- Job
Please repeat all of the lines that follow, exactly as written.

- Supplied material

* BEGIN *

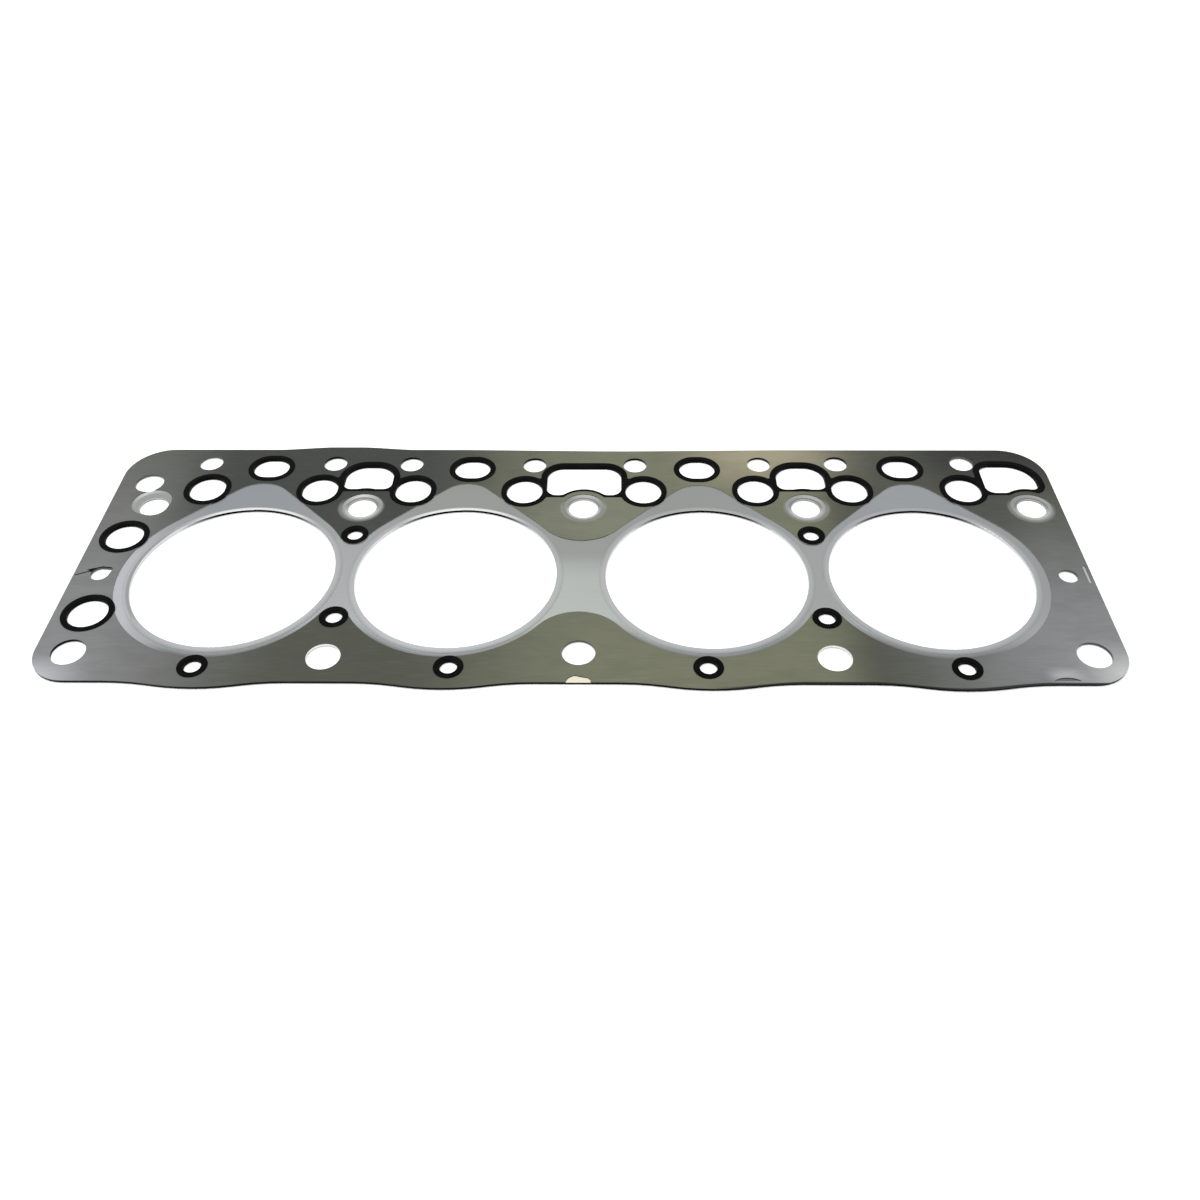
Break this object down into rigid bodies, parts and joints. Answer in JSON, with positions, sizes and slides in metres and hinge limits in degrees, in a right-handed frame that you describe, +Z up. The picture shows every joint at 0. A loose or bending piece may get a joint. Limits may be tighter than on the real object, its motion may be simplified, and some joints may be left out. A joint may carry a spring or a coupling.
{
  "type": "cylinder head gasket",
  "caption": "Flat multi-layer steel cylinder head gasket with a row of large bores, bolt holes and moulded rubber seals round its passages.",
  "frame": {"origin": "on the bores' centreline, half-way between the second and third bores, on the plane of the lower sheet's underside", "axes": "+X along the row of bores, +Y across the gasket towards the pushrod side, +Z up from the cylinder block towards the head"},
  "size_m": [0.5402, 0.1932, 0.0023],
  "materials": {
    "coated_steel": "satin grey-olive sealing coat over rolled steel",
    "bare_steel": "bare rolled stainless steel, fine grain along the length",
    "eyelet_steel": "bright folded stainless steel",
    "moulded_rubber": "black moulded elastomer, slightly glossy"
  },
  "bodies": {
    "root": {"lower_sheet": "coated_steel", "core_plate": "bare_steel", "upper_sheet": "coated_steel", "bore_eyelet_1": "eyelet_steel", "bore_eyelet_2": "eyelet_steel", "bore_eyelet_3": "eyelet_steel", "bore_eyelet_4": "eyelet_steel", "pushrod_seal_left_end": "moulded_rubber", "pushrod_seal_left": "moulded_rubber", "pushrod_seal_middle": "moulded_rubber", "pushrod_seal_right": "moulded_rubber", "pushrod_seal_right_end": "moulded_rubber", "coolant_seal_1": "moulded_rubber", "web_jet_seal_1": "moulded_rubber", "front_jet_seal_1": "moulded_rubber", "coolant_seal_2": "moulded_rubber", "web_jet_seal_2": "moulded_rubber", "front_jet_seal_2": "moulded_rubber", "coolant_seal_3": "moulded_rubber", "web_jet_seal_3": "moulded_rubber", "front_jet_seal_3": "moulded_rubber", "coolant_seal_4": "moulded_rubber", "web_jet_seal_4": "moulded_rubber", "front_jet_seal_4": "moulded_rubber", "end_coolant_seal_front": "moulded_rubber", "end_coolant_seal_rear": "moulded_rubber"}
  },
  "joints": []
}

* END *

- Answer in full
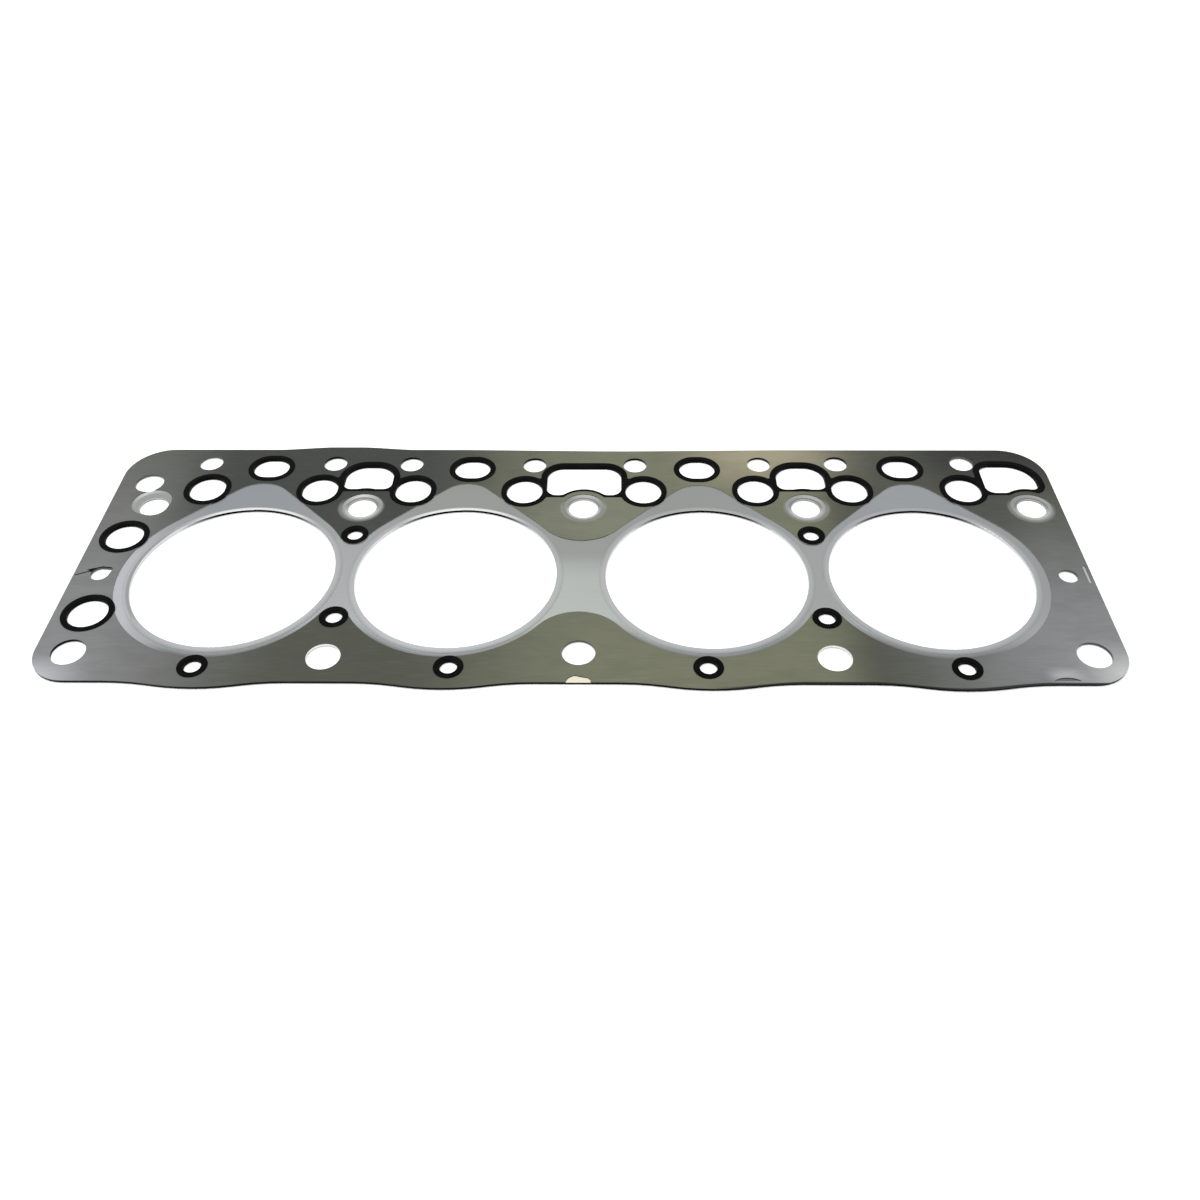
Break this object down into rigid bodies, parts and joints. Answer in JSON, with positions, sizes and slides in metres and hinge limits in degrees, in a right-handed frame that you describe, +Z up. The picture shows every joint at 0. A loose or bending piece may get a joint. Limits may be tighter than on the real object, its motion may be simplified, and some joints may be left out. A joint may carry a spring or a coupling.
{
  "type": "cylinder head gasket",
  "caption": "Flat multi-layer steel cylinder head gasket with a row of large bores, bolt holes and moulded rubber seals round its passages.",
  "frame": {"origin": "on the bores' centreline, half-way between the second and third bores, on the plane of the lower sheet's underside", "axes": "+X along the row of bores, +Y across the gasket towards the pushrod side, +Z up from the cylinder block towards the head"},
  "size_m": [0.5402, 0.1932, 0.0023],
  "materials": {
    "coated_steel": "satin grey-olive sealing coat over rolled steel",
    "bare_steel": "bare rolled stainless steel, fine grain along the length",
    "eyelet_steel": "bright folded stainless steel",
    "moulded_rubber": "black moulded elastomer, slightly glossy"
  },
  "bodies": {
    "root": {"lower_sheet": "coated_steel", "core_plate": "bare_steel", "upper_sheet": "coated_steel", "bore_eyelet_1": "eyelet_steel", "bore_eyelet_2": "eyelet_steel", "bore_eyelet_3": "eyelet_steel", "bore_eyelet_4": "eyelet_steel", "pushrod_seal_left_end": "moulded_rubber", "pushrod_seal_left": "moulded_rubber", "pushrod_seal_middle": "moulded_rubber", "pushrod_seal_right": "moulded_rubber", "pushrod_seal_right_end": "moulded_rubber", "coolant_seal_1": "moulded_rubber", "web_jet_seal_1": "moulded_rubber", "front_jet_seal_1": "moulded_rubber", "coolant_seal_2": "moulded_rubber", "web_jet_seal_2": "moulded_rubber", "front_jet_seal_2": "moulded_rubber", "coolant_seal_3": "moulded_rubber", "web_jet_seal_3": "moulded_rubber", "front_jet_seal_3": "moulded_rubber", "coolant_seal_4": "moulded_rubber", "web_jet_seal_4": "moulded_rubber", "front_jet_seal_4": "moulded_rubber", "end_coolant_seal_front": "moulded_rubber", "end_coolant_seal_rear": "moulded_rubber"}
  },
  "joints": []
}